Brian D
Brian D

Reputation: 10163

How can I effectively debug C code that's wrapped with JNI in Eclipse? (Android Dev)

I've got a segfault but I have absolutely no idea how to locate it.

Tips? enter image description here

Upvotes: 14

Views: 13714

Answers (2)

Chris
Chris

Reputation: 3607

How to Effectively Debug Android JNI C/C++ Code in Eclipse:

  1. Setup your project to be a mixed Java, C, and C++ project:

    http://mhandroid.wordpress.com/2011/01/23/using-eclipse-for-android-cc-development/

  2. Setup your project to enable debugging:

    http://mhandroid.wordpress.com/2011/01/23/using-eclipse-for-android-cc-debugging/#more-23

Note: The author of the site used Eclipse(Galileo) on Ubuntu. I found some differences when using Eclipse(Helios) on MacOS (especially with the debug setup). Once things are set up, Eclipse works very well as an IDE for JNI development.

Upvotes: 6

richq
richq

Reputation: 56488

You can get the location of the C function that caused the crash using the Android NDK Stacktrace Analyzer.

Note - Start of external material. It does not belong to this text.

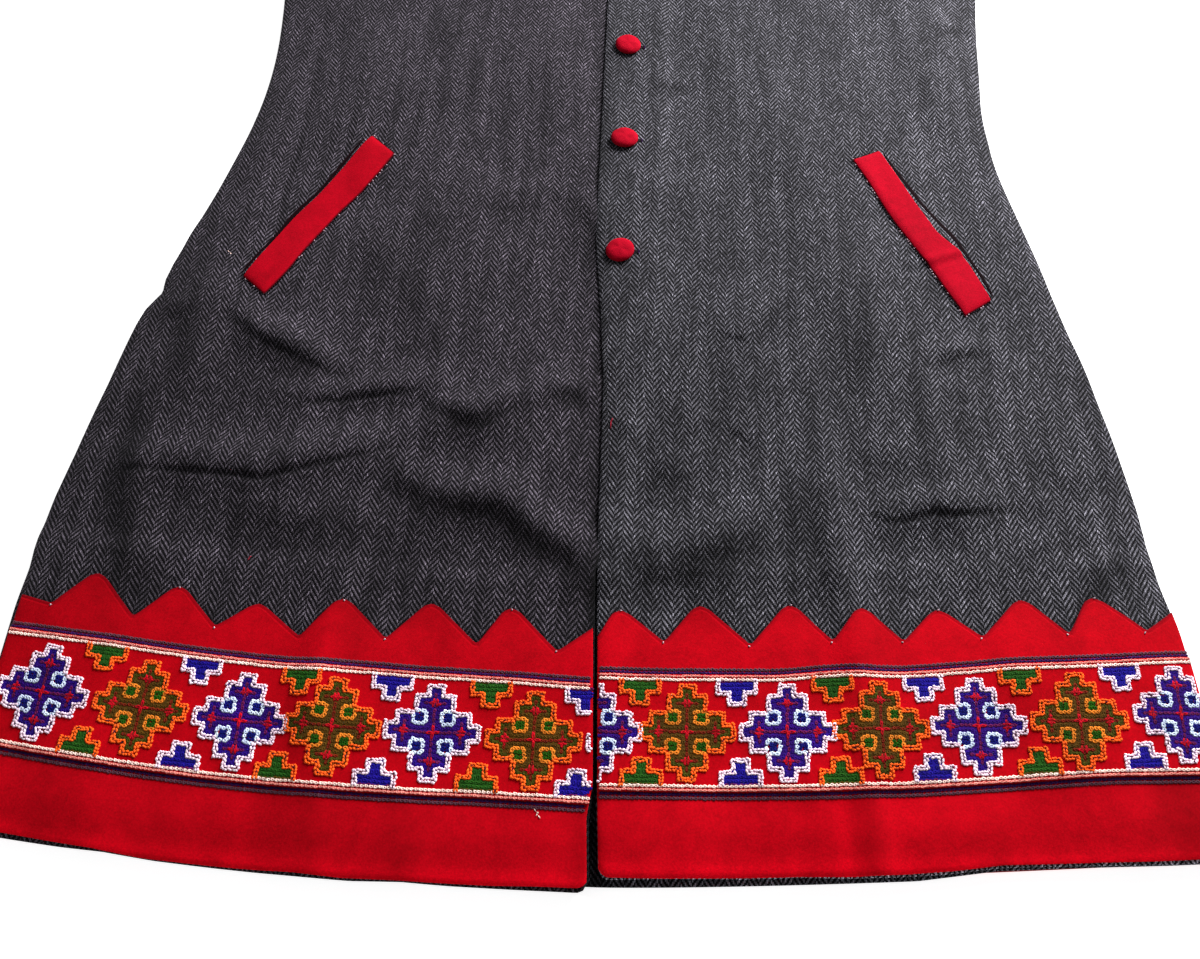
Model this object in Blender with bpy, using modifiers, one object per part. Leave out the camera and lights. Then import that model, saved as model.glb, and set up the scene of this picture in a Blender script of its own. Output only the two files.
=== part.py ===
# A long sleeveless coat-vest of herringbone wool, laid flat and buttoned.
# The hem is at -Y, the neck at +Y and the fronts face +Z.  The back lies on the
# surface, the under front (-X side) and the over front (+X side) lie on the back,
# and the red hem bands, embroidered strips, braids, pocket welts and buttons lie
# on those.  Heights run up the garment from the lowest point of its hem.

import math

import bmesh
import bpy

# ---- driving dimensions, in metres ----

LENGTH = 0.960                # hem to the highest point of the shoulder
TWEED = 0.0018                # thickness of the herringbone cloth
RED_CLOTH = 0.0012            # thickness of the hem bands and pocket welts
STRIP_CLOTH = 0.0010          # thickness of an embroidered strip on a front
GAP = 0.0003                  # clearance between two pieces that touch
CENTRE_X = 0.0035             # the line of buttons, from the middle of the box

SIDE_SEAM_TOP = 0.690         # height of the armhole's lowest point
FRONT_NECK_LOW = 0.775        # height where the front neckline leaves the front edge
NECK_HALF = 0.085             # half the width of the neck at the shoulder
FRONT_NECK_BEND = 0.85        # under 1 the front neckline bows out, at 1 it is straight
SHOULDER_HALF = 0.200         # half the width across the shoulders
SHOULDER_FALL = 0.042         # how far the shoulder falls from neck to armhole
BACK_NECK_DEPTH = 0.022
BACK_NECK_BEND = 0.5          # 0.5 makes the back neckline half an ellipse

BAND_LOW = 0.003              # the tweed shows this far below a hem band
STRIP_LOW, STRIP_HIGH = 0.0384, 0.0924
BRAID_WIDTH, BRAID_HEIGHT = 0.0038, 0.0014
BRAID_FLAT_SHARE = 0.45       # how much of a braid's width is flat on top
BRAID_SIDE_SHARE = 0.55       # how much of its height stands straight up
BRAID_LOWS = {"lower": 0.0343, "upper": 0.0927}
FLUSH = RED_CLOTH             # thickness of the back's strip and braids

# Heights where the cloth above steps over the back's strip, and down past its band.
# The fronts step a little further out, because they don't lie square on the back.
BACK_STRIP_STEPS = (0.027, 0.031, 0.097, 0.100)
BACK_BAND_STEP = (0.134, 0.146)
FRONT_STRIP_STEPS = (0.018, 0.023, 0.1005, 0.104)
FRONT_BAND_STEP = (0.139, 0.151)
LAP_STEP = (0.127, 0.138)     # where the over front climbs onto the under front
EDGE_ROWS = (0.031, 0.045)    # where the two front edges come together

WELT_LENGTH, WELT_WIDTH = 0.125, 0.0195
WELT_CENTRE = (0.1777, 0.3707)
WELT_LEAN = math.radians(27.3)
WELT_ROUND = 0.0003

BUTTON_RADIUS, BUTTON_RISE = 0.0090, 0.0068
BUTTON_FIRST, BUTTON_PITCH, BUTTON_COUNT = 0.346, 0.084, 6
BUTTON_RIM_SHARE = 0.30       # height of the dome's widest ring, as a share of its rise
BUTTON_FOOT_SHARE = 0.86      # radius of the flat back, as a share of the widest ring
BUTTON_DOME_ANGLES = [0.0, 30.0, 58.0, 80.0, 90.0]
BUTTON_STEPS = 16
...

The steps are on the wiki, but basically you need to get the stack trace from logcat into a file (adb logcat > mycrash.log), then dump your library to a text file, then run the program on the two of them. Here's the shell script I use to do the lot:

#!/bin/sh
if test $# -lt 2 ; then
    echo "Extract readable stack trace from Android logcat crash"
    echo "Usage $0 lib.so crash.log"
    exit 1
fi
of=$(mktemp)
echo "Disassemble $1"
~/tools/android-ndk-r5/toolchains/arm-linux-androideabi-4.4.3/prebuilt/linux-x86/bin/arm-linux-androideabi-objdump -S $1 > $of
echo "Parse stack trace in $2"
~/bin/parse_stack.py $of $2

Change the paths to the Android NDK and parse_stack.py file as you need.